The human rights court concluded that the ECHR “does not impose on a State that has agreed to host an international criminal tribunal on its territory the burden or reviewing the lawfulness of deprivation of liberty under arrangements lawfully entered into between that tribunal and States not party to it.”
The court also found that the Netherlands has the right to control the entry, residence, and expulsion of aliens in its territory. It is under no obligation to allow foreign nationals to await the outcome of immigration proceedings on its territory. It therefore has no obligation to review Mr. Longa’s detention situation simply because it is hearing his asylum claim.
For these reasons, the court declared Mr. Longa’s application inadmissible.
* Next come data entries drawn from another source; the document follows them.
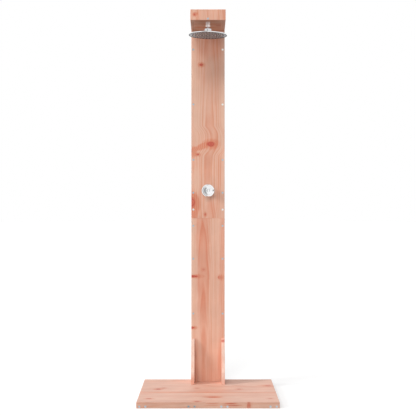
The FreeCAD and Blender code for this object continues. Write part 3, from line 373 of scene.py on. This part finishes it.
# %% Boards of the arm
# The arm's faces that look down are painted darker and browner: a painted shade under the arm.
PAINTED_SHADE_UNDER_ARM = (0.76, 0.66, 0.58)
PAINTED_SHADE_UNDER_SIDES = (0.68, 0.58, 0.50)
dress(
    softwood(
        "fascia_wood", "Z", "X", (0.01, 0.02), (0.1, 0.02), 0.007, 31.0,
        [(1.9735, -0.0695, 0.006, 0.005, 0.9), (1.979, -0.056, 0.004, 0.003, 0.3)],
        [
            (1.97, -0.001, 0.05, 0.005, 0.0, 0.5),
            (1.97, 0.080, 0.05, 0.010, 0.0, 0.5),
            (1.975, -0.064, 0.012, 0.016, 0.0, 0.5),
        ],
        painted_under_shade=PAINTED_SHADE_UNDER_ARM,
    ),
    "arm_fascia",
)
dress(
    softwood("arm_top_wood", "Y", "X", (-0.01, 1.93), (0.02, 0.05), 0.007, 33.0, [(0.2, 0.03, 0.009, 0.007, 0.8)]),
    "arm_top_board",
)
dress(
    softwood(
        "arm_underside_wood", "X", "Y", (0.1, 1.90), (0.05, 0.05), 0.012, 35.0,
        [(0.055, 0.10, 0.014, 0.016, 0.5)],
        [
            (-0.03, -0.02, 0.09, 0.012, 0.0, 0.8),
            (0.03, 0.06, 0.08, 0.014, 0.0, 0.7),
            (-0.04, 0.15, 0.10, 0.018, 0.0, 0.8),
            (0.0, 0.02, 0.10, 0.014, 0.0, -0.6),
            (0.0, 0.11, 0.10, 0.018, 0.0, -0.6),
        ],
        painted_under_shade=PAINTED_SHADE_UNDER_ARM,
    ),
    "arm_underside_board",
)
for name, through in (("left", -0.16), ("right", 0.15)):
    dress(
        softwood(
            f"arm_{name}_wood", "Y", "Z", (1.96, through), (0.02, 0.02), 0.006, 37.0 + through, painted_under_shade=PAINTED_SHADE_UNDER_SIDES,
        ),
        f"arm_side_{name}",
    )

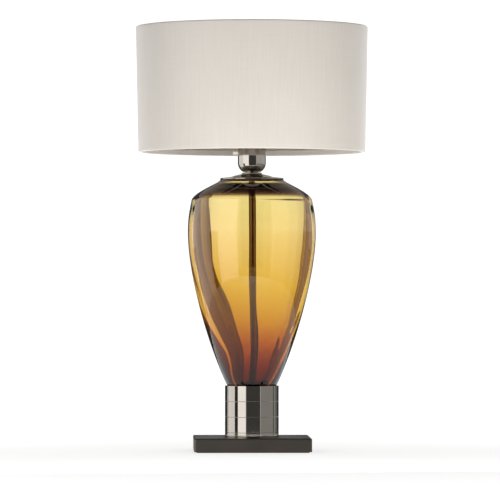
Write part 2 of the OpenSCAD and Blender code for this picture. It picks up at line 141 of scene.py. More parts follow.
sweep_half_width = 12
sweep_front = -9
sweep_back = 7
sweep_bend = 3
sweep_height = 9
bend_steps = 16
sweep_drop = 0.0003
sweep_line = [(sweep_front, -sweep_drop), (sweep_back - sweep_bend, -sweep_drop)]
for i in range(1, bend_steps + 1):
    angle = math.pi / 2 * i / bend_steps
    sweep_line.append((
        sweep_back - sweep_bend + sweep_bend * math.sin(angle),
        sweep_bend - sweep_bend * math.cos(angle) - sweep_drop))
sweep_line.append((sweep_back, sweep_height))
sweep = mesh_piece(
    "sweep",
    [(x, y, z) for y, z in sweep_line for x in (-sweep_half_width, sweep_half_width)],
    [(2 * i, 2 * i + 1, 2 * i + 3, 2 * i + 2) for i in range(len(sweep_line) - 1)],
    sweep_paper)

# ---- Studio ----
# Even daylight all round, three soft boxes, a dark board overhead, and upright cards. Most
# cards show only in reflections. The glass flags show only through the vase.

world = bpy.data.worlds.new("daylight")
world.use_nodes = True
bpy.context.scene.world = world
world.node_tree.nodes["Background"].inputs["Color"].default_value = (1, 1, 1, 1)
world.node_tree.nodes["Background"].inputs["Strength"].default_value = 1.0


def soft_box(name, place, target, size, power):
    """A rectangular area light at a place, facing a target, that no reflection shows."""
    lamp = bpy.data.lights.new(name, "AREA")
    lamp.shape = "RECTANGLE"
    lamp.size, lamp.size_y = size
    lamp.energy = power
    box = add_object(name, lamp)
    box.location = place
    direction = [t - p for t, p in zip(target, place)]
    across = math.atan2(direction[0], direction[1])
    level = math.hypot(direction[0], direction[1])
    box.rotation_euler = (math.pi / 2 + math.atan2(direction[2], level), 0, -across)
    box.visible_camera = False
    box.visible_glossy = False
    box.visible_transmission = False


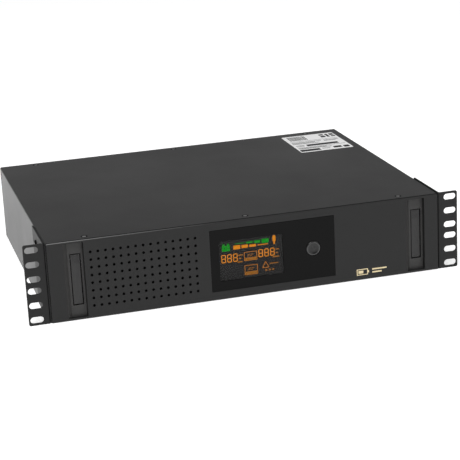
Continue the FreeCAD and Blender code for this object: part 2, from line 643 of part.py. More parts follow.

Impact for Katanga-Ngudjolo Witnesses
One of the complicating factors regarding the asylum claims made by ICC witnesses is that they are being dealt with by multiple chambers in multiple court systems. Not only are there matters pending before many jurisdictions—the ICC, the Dutch courts, the DRC courts and the ECtHR—but also within those jurisdictions there are different chambers addressing the issue.
It is possible that four witnesses who were in relatively the same position vis-à-vis the ICC and the Netherlands will be treated disparately before the courts. While this is not uncommon, in this case it could have serious consequences for the witnesses, who claim that their lives would be in danger if they were returned to the DRC.
In addition to the different approaches of the ICC chambers, described above, the cases have proceeded independently through the Dutch courts. In September, a Dutch court ordered that the Katanga-Ngudjolo witnesses be released from the ICC. This new ECtHR decision could have a significant impact on a potential appeal in that case, as it absolves the Netherlands of responsibility for the witness’ detention.
Goran Sluiter, attorney for the witnesses, claims there is no relevance between the ECtHR case and the recent Dutch decision. He argues that because the two ICC Trial Chambers took different approaches to the detention issue, there are such different factual scenarios that the ECtHR decision wouldn’t apply to those three witnesses.